The mass storage devices connected to the south bridge 526, and their associated computer storage media, provide non-volatile storage for the computer 502. Although the description of computer storage media contained herein refers to a mass storage device, such as a hard disk or CD-ROM drive, it should be appreciated by those skilled in the art that computer storage media can be any available media that can be accessed by the computer 502.

By way of example, and not limitation, computer storage media may comprise volatile and non-volatile, removable and non-removable media implemented in any method or technology for storage of information such as computer-readable instructions, data structures, program modules or other data. Computer storage media also includes, but is not limited to, RAM, ROM, EPROM, EEPROM, flash memory or other solid state memory technology, CD-ROM, DVD, HD-DVD, BLU-RAY, or other optical storage, magnetic cassettes, magnetic tape, magnetic disk storage or other magnetic storage devices, or any other medium which can be used to store the desired information and which can be accessed by the computer.

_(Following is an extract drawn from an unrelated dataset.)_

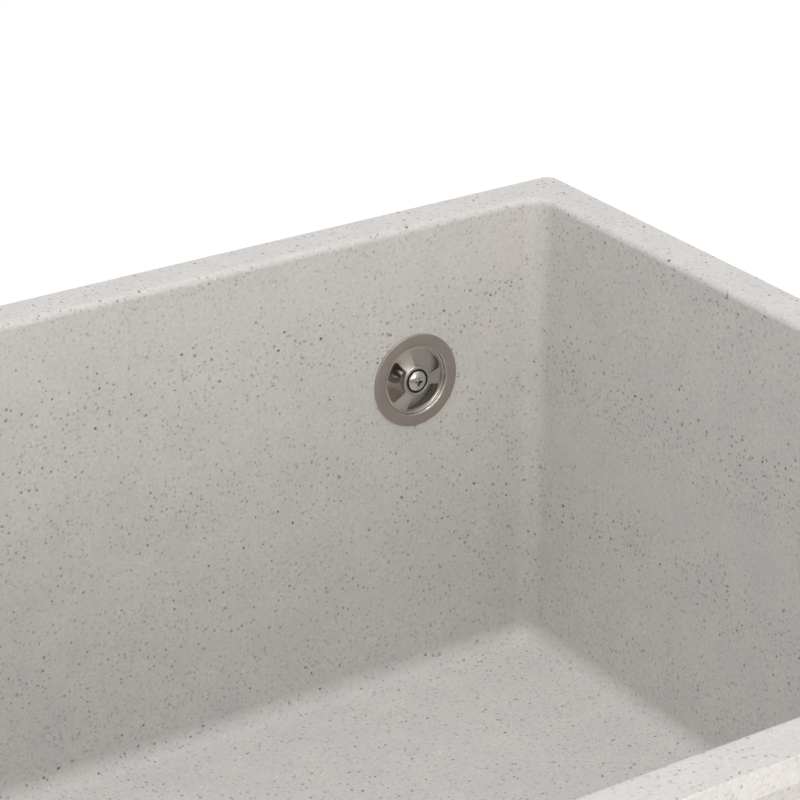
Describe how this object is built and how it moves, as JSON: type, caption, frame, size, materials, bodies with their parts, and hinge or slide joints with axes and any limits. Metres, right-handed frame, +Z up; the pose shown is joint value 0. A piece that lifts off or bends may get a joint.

According to embodiments, a low pin count (LPC) interface may also be provided by the south bridge 526 for connecting a “Super I/O” device 570. The Super I/O device 570 is responsible for providing a number of input/output ports, including a keyboard port, a mouse port, a serial interface 572, a parallel port, and other types of input/output ports. The LPC interface may also connect a computer storage media such as a ROM or a flash memory such as a NVRAM 548 for storing the firmware 550 that includes program code containing the basic routines that help to start up the computer 502 and to transfer information between elements within the computer 502.

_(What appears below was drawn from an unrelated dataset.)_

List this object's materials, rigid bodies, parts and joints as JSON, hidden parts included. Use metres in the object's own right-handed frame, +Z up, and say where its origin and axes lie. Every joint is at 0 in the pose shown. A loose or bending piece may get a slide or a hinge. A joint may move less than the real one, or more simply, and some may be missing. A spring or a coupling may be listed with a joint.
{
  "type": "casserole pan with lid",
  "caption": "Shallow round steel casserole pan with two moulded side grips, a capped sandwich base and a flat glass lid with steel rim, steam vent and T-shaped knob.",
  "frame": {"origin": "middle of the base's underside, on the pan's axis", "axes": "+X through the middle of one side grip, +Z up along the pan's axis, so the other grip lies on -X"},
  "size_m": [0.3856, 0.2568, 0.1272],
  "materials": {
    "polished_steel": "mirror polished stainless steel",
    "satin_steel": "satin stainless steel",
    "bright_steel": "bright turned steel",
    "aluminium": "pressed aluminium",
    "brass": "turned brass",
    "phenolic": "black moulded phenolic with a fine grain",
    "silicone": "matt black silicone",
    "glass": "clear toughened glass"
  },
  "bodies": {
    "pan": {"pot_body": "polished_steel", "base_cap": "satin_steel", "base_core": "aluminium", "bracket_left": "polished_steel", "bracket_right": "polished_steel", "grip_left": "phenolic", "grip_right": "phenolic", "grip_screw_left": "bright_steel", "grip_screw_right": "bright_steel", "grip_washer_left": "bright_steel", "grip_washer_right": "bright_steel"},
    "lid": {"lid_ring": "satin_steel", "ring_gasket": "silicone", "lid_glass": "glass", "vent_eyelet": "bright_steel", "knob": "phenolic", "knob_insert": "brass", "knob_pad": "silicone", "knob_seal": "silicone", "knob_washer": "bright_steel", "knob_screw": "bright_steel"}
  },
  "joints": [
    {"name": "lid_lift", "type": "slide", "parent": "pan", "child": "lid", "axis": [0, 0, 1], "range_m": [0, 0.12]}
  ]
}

As described briefly above, the south bridge 526 may include a system management bus 564. The system management bus 564 may include a BMC 566. The BMC 566 may be the BMC 102. In general, the BMC 566 is a microcontroller that monitors operation of the computer system 502. In a more specific embodiment, the BMC 566 monitors health-related aspects associated with the computer system 502, such as, but not limited to, the temperature of one or more components of the computer system 502, speed of rotational components (e.g., spindle motor, CPU Fan, etc.) within the system, the voltage across or applied to one or more components within the system 502, and the available or used capacity of memory devices within the system 502. To accomplish these monitoring functions, the BMC 566 is communicatively connected to one or more components by way of the management bus 564. In an embodiment, these components include sensor devices 568 for measuring various operating and performance-related parameters within the computer system 502. The sensor devices 568 may be either hardware or software based components configured or programmed to measure or detect one or more of the various operating and performance-related parameters.

It should also be appreciated that the computer 502 may comprise other types of computing devices, including hand-held computers, embedded computer systems, personal digital assistants, and other types of computing devices known to those skilled in the art. It is also contemplated that the computer 502 may not include all of the components shown in FIG. 5, may include other components that are not explicitly shown in FIG. 5, or may utilize an architecture completely different than that shown in FIG. 5.

It is understood that the specific order or hierarchy of blocks in the processes/flowcharts disclosed is an illustration of exemplary approaches. Based upon design preferences, it is understood that the specific order or hierarchy of blocks in the processes/flowcharts may be rearranged. Further, some blocks may be combined or omitted. The accompanying method claims present elements of the various blocks in a sample order, and are not meant to be limited to the specific order or hierarchy presented.

The previous description is provided to enable any person skilled in the art to practice the various aspects described herein. Various modifications to these aspects will be readily apparent to those skilled in the art, and the generic principles defined herein may be applied to other aspects. Thus, the claims are not intended to be limited to the aspects shown herein, but is to be accorded the full scope consistent with the language claims, wherein reference to an element in the singular is not intended to mean “one and only one” unless specifically so stated, but rather “one or more.” The word “exemplary” is used herein to mean “serving as an example, instance, or illustration.” Any aspect described herein as “exemplary” is not necessarily to be construed as preferred or advantageous over other aspects. Unless specifically stated otherwise, the term “some” refers to one or more. Combinations such as “at least one of A, B, or C,” “one or more of A, B, or C,” “at least one of A, B, and C,” “one or more of A, B, and C,” and “A, B, C, or any combination thereof” include any combination of A, B, and/or C, and may include multiples of A, multiples of B, or multiples of C. Specifically, combinations such as “at least one of A, B, or C,” “one or more of A, B, or C,” “at least one of A, B, and C,” “one or more of A, B, and C,” and “A, B, C, or any combination thereof” may be A only, B only, C only, A and B, A and C, B and C, or A and B and C, where any such combinations may contain one or more member or members of A, B, or C. All structural and functional equivalents to the elements of the various aspects described throughout this disclosure that are known or later come to be known to those of ordinary skill in the art are expressly incorporated herein by reference and are intended to be encompassed by the claims. Moreover, nothing disclosed herein is intended to be dedicated to the public regardless of whether such disclosure is explicitly recited in the claims. The words “module,” “mechanism,” “element,” “device,” and the like may not be a substitute for the word “means.” As such, no claim element is to be construed as a means plus function unless the element is expressly recited using the phrase “means for.”